### SHORT PROBLEM
Only the lines from the line with "for node in" through the line with "LID_EDGE = 4" should be copied, exactly as they appear, with both ends kept.

### AVAILABLE DATA
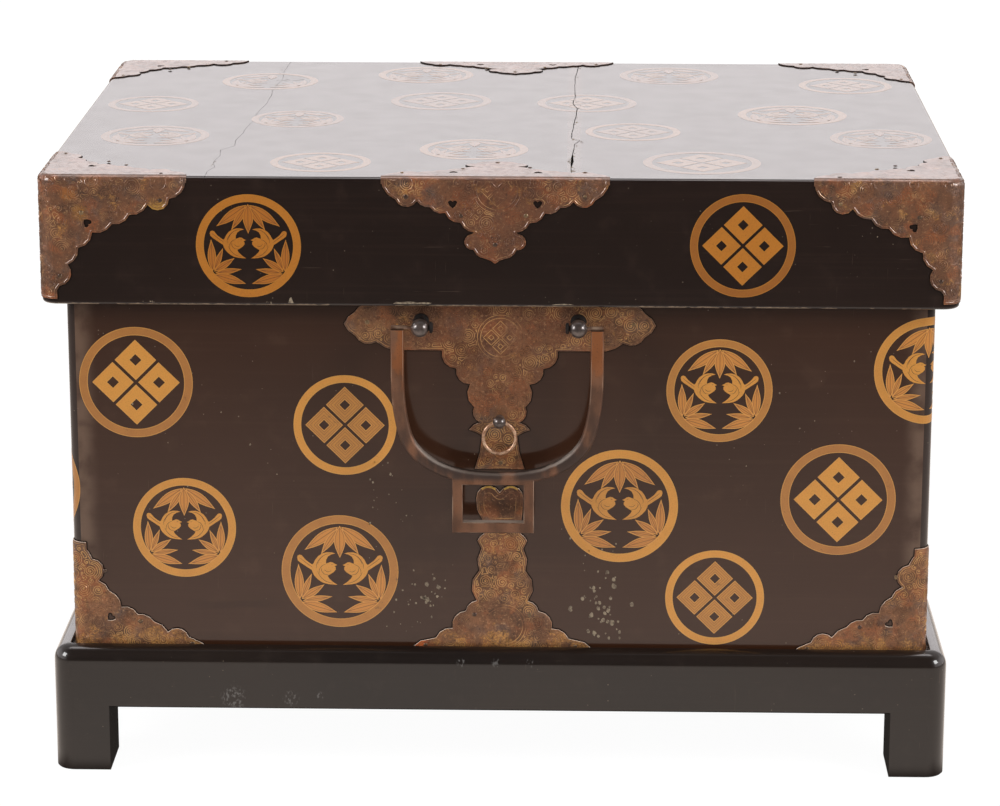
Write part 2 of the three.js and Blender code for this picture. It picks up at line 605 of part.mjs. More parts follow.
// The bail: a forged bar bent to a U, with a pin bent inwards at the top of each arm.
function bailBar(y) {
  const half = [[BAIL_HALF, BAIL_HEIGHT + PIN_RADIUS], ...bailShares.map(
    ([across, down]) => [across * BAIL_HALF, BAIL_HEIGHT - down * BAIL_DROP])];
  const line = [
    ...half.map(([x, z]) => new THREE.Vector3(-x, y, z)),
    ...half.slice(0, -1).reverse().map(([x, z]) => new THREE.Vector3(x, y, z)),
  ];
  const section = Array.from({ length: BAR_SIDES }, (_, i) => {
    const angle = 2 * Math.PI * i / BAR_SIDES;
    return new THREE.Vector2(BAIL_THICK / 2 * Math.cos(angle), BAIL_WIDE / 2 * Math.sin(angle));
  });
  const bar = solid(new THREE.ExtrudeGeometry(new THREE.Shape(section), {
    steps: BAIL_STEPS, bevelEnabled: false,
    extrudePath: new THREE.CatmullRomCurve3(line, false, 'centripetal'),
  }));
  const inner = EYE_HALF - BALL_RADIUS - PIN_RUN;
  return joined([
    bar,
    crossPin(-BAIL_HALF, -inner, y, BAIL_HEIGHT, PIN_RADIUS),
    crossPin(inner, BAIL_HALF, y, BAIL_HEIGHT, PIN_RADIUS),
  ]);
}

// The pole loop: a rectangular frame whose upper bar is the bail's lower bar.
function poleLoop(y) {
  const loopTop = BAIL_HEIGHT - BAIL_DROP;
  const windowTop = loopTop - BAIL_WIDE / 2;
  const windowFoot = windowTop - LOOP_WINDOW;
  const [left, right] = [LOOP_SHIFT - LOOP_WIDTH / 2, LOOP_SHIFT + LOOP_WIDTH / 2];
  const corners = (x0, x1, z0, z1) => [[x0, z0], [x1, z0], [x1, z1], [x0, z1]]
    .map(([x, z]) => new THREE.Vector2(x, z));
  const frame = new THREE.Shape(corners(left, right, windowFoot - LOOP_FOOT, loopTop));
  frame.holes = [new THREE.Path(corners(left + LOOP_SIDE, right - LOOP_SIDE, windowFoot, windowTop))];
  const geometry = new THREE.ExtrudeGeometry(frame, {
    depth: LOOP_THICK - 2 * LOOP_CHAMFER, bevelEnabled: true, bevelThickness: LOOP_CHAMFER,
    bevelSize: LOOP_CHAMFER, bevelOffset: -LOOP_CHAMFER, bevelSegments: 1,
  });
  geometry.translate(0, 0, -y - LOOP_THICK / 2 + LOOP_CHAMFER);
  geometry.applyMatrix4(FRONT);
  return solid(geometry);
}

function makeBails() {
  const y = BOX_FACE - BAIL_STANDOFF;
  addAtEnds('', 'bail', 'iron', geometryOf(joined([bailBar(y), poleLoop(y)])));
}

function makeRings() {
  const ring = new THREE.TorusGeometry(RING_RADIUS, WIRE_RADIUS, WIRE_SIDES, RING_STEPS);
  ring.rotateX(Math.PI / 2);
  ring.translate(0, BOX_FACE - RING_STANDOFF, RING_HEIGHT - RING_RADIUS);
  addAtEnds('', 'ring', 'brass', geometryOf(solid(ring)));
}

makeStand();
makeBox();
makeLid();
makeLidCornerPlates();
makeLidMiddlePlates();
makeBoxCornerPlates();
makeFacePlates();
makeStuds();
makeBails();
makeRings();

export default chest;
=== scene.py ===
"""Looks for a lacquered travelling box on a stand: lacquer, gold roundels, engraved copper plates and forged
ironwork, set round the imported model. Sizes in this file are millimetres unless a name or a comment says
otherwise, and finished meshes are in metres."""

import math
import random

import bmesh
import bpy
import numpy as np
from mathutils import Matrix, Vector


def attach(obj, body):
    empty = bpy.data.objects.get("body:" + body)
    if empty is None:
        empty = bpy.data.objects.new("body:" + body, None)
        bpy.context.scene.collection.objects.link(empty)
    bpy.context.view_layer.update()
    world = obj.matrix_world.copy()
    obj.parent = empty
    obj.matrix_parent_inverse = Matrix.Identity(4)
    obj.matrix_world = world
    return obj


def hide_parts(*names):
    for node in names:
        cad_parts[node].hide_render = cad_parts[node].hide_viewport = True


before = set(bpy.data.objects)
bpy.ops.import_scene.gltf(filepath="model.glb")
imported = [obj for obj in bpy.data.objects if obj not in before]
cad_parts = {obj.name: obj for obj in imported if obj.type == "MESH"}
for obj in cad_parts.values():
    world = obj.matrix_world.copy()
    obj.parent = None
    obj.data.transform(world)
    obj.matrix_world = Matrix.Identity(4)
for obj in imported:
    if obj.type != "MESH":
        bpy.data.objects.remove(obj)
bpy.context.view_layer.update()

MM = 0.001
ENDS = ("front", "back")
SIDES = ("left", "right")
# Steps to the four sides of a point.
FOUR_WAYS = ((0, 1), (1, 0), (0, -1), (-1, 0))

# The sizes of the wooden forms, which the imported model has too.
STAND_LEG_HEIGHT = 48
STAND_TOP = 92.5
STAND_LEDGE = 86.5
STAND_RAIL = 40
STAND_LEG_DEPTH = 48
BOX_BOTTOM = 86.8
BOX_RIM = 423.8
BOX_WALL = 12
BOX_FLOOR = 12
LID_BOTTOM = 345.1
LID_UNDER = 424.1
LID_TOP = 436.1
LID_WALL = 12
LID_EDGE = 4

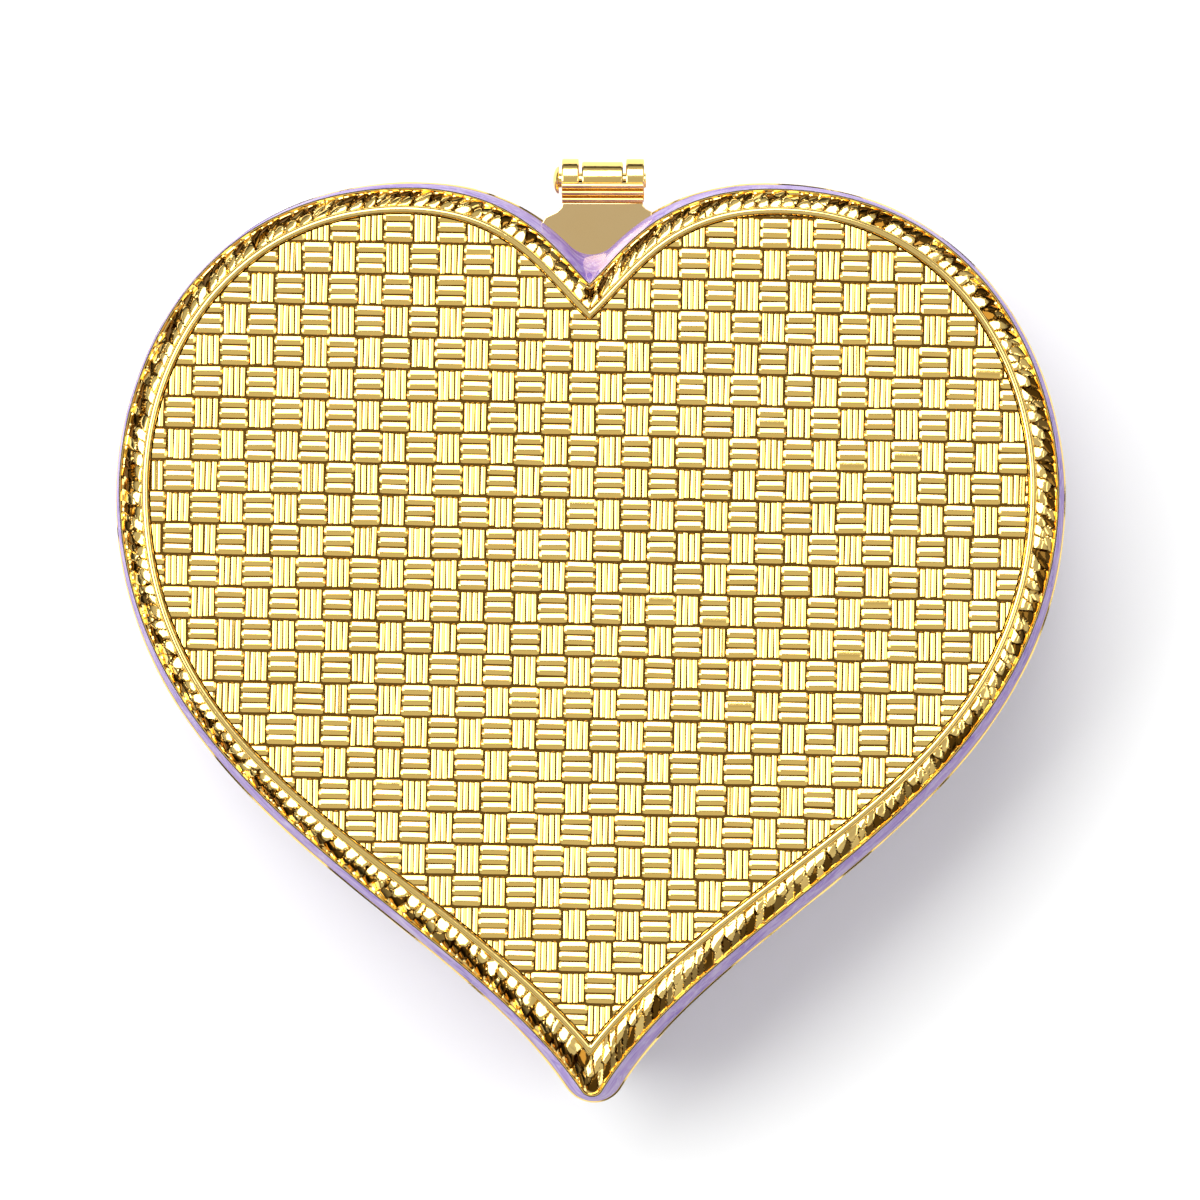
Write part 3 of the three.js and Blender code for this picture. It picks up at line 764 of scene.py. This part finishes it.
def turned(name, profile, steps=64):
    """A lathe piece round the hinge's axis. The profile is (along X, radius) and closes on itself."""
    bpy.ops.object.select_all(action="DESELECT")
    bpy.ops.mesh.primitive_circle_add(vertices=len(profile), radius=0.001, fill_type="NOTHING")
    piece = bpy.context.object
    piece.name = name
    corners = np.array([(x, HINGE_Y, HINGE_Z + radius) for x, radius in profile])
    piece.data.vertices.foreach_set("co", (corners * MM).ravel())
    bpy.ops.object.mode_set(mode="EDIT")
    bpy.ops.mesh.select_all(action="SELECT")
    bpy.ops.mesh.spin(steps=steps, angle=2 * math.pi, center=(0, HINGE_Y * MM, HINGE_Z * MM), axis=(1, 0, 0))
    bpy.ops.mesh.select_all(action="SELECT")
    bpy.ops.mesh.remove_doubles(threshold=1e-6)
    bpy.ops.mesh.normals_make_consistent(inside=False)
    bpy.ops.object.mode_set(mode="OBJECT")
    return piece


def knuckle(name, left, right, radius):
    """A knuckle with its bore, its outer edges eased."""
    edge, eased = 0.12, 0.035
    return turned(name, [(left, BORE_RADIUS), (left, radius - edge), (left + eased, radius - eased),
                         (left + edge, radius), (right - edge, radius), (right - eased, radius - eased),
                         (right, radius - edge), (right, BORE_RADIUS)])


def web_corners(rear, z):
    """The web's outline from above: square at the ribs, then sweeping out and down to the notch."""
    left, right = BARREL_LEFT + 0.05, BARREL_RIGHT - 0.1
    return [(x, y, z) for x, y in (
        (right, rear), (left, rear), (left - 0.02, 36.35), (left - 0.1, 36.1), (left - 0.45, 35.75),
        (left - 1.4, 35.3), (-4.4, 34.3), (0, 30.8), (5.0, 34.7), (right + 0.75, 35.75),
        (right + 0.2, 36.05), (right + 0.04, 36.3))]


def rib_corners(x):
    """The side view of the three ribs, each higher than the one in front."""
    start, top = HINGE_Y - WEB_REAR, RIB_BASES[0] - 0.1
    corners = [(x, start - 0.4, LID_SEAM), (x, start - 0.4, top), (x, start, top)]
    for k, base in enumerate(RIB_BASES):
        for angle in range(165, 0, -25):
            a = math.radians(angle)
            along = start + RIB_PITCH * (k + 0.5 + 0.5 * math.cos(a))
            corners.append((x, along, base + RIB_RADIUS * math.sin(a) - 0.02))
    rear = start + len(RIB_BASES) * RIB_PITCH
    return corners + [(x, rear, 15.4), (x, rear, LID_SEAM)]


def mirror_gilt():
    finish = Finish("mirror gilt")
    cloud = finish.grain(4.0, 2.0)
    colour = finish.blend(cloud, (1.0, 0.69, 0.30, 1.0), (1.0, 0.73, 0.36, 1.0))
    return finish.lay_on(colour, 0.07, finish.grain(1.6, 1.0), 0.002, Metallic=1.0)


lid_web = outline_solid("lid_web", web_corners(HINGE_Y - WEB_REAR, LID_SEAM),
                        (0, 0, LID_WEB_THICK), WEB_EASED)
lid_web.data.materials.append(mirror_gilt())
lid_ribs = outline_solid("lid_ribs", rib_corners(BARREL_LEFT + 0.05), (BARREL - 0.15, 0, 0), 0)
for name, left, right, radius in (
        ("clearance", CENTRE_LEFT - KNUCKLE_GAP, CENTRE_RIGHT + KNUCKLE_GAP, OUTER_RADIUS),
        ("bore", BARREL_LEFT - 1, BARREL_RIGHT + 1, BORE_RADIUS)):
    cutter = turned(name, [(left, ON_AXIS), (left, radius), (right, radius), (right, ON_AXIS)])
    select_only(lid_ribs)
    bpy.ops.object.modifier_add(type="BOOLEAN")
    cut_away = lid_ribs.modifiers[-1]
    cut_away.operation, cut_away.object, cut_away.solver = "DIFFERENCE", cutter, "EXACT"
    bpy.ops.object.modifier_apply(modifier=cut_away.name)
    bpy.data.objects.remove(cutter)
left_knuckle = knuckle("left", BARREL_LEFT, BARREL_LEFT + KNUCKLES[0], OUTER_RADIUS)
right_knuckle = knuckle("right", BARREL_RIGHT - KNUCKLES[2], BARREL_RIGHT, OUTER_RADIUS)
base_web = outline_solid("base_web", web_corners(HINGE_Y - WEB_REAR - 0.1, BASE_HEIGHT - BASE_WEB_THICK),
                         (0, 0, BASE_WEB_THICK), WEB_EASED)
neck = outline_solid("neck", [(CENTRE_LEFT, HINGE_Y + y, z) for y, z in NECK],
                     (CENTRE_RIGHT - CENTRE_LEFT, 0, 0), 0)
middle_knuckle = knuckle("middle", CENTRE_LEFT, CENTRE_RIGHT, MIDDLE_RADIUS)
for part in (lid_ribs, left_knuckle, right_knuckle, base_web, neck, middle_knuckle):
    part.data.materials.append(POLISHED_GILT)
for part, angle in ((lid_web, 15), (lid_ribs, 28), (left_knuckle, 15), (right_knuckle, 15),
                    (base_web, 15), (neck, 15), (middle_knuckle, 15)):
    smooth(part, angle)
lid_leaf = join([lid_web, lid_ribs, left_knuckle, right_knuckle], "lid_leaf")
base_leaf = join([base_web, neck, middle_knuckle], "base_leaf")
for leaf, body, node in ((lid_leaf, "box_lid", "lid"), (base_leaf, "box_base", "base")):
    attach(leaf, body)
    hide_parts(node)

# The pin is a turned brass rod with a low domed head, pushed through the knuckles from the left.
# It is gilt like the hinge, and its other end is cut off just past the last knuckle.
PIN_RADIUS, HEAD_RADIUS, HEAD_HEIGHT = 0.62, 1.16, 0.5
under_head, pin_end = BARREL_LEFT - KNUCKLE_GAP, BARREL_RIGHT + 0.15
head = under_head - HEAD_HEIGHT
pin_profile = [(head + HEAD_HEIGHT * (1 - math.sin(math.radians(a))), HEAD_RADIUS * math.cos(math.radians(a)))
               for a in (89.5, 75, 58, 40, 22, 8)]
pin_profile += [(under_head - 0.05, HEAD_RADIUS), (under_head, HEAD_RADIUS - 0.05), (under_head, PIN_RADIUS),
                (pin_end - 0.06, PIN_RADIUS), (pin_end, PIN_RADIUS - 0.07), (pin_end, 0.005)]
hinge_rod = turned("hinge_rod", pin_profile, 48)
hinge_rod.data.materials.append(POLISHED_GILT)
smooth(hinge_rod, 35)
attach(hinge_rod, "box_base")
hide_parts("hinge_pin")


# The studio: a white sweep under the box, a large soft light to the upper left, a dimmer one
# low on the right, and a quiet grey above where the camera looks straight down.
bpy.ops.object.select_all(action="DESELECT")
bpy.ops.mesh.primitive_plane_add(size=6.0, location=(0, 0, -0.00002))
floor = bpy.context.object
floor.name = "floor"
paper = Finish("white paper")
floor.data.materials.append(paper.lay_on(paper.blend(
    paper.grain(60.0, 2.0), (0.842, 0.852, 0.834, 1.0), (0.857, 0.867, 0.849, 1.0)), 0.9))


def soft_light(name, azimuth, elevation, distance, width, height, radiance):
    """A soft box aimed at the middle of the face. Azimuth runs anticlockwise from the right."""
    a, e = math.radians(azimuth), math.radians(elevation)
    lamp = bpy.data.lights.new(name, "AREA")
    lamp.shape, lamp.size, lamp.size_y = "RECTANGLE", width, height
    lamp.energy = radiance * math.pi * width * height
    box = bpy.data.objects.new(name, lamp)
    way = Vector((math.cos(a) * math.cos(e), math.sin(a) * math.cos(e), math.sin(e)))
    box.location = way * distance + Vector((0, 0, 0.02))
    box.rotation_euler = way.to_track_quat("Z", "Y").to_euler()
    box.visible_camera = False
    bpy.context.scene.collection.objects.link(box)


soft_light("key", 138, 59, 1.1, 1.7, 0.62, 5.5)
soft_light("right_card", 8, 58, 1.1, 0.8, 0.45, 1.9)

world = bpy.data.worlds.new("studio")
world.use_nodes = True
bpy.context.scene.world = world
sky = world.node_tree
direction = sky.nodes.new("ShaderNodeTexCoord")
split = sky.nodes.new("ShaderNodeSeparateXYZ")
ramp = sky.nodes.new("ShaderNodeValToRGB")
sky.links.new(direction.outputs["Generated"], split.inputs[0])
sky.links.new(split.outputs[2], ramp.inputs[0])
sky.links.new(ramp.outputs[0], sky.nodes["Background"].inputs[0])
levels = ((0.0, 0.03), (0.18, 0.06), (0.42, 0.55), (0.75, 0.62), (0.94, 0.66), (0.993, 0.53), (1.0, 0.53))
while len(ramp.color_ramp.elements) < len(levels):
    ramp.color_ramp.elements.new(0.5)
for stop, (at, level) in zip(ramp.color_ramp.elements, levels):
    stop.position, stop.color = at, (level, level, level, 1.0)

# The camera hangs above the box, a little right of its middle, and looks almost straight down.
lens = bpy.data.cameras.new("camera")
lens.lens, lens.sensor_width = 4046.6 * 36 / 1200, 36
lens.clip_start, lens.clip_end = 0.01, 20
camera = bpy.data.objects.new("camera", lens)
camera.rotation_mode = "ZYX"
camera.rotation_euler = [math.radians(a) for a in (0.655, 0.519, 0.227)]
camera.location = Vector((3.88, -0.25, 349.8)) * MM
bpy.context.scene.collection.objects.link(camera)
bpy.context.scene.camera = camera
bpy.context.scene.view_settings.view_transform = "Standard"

### EXERCISE RESPONSE
    for node in names:
        cad_parts[node].hide_render = cad_parts[node].hide_viewport = True


before = set(bpy.data.objects)
bpy.ops.import_scene.gltf(filepath="model.glb")
imported = [obj for obj in bpy.data.objects if obj not in before]
cad_parts = {obj.name: obj for obj in imported if obj.type == "MESH"}
for obj in cad_parts.values():
    world = obj.matrix_world.copy()
    obj.parent = None
    obj.data.transform(world)
    obj.matrix_world = Matrix.Identity(4)
for obj in imported:
    if obj.type != "MESH":
        bpy.data.objects.remove(obj)
bpy.context.view_layer.update()

MM = 0.001
ENDS = ("front", "back")
SIDES = ("left", "right")
# Steps to the four sides of a point.
FOUR_WAYS = ((0, 1), (1, 0), (0, -1), (-1, 0))

# The sizes of the wooden forms, which the imported model has too.
STAND_LEG_HEIGHT = 48
STAND_TOP = 92.5
STAND_LEDGE = 86.5
STAND_RAIL = 40
STAND_LEG_DEPTH = 48
BOX_BOTTOM = 86.8
BOX_RIM = 423.8
BOX_WALL = 12
BOX_FLOOR = 12
LID_BOTTOM = 345.1
LID_UNDER = 424.1
LID_TOP = 436.1
LID_WALL = 12
LID_EDGE = 4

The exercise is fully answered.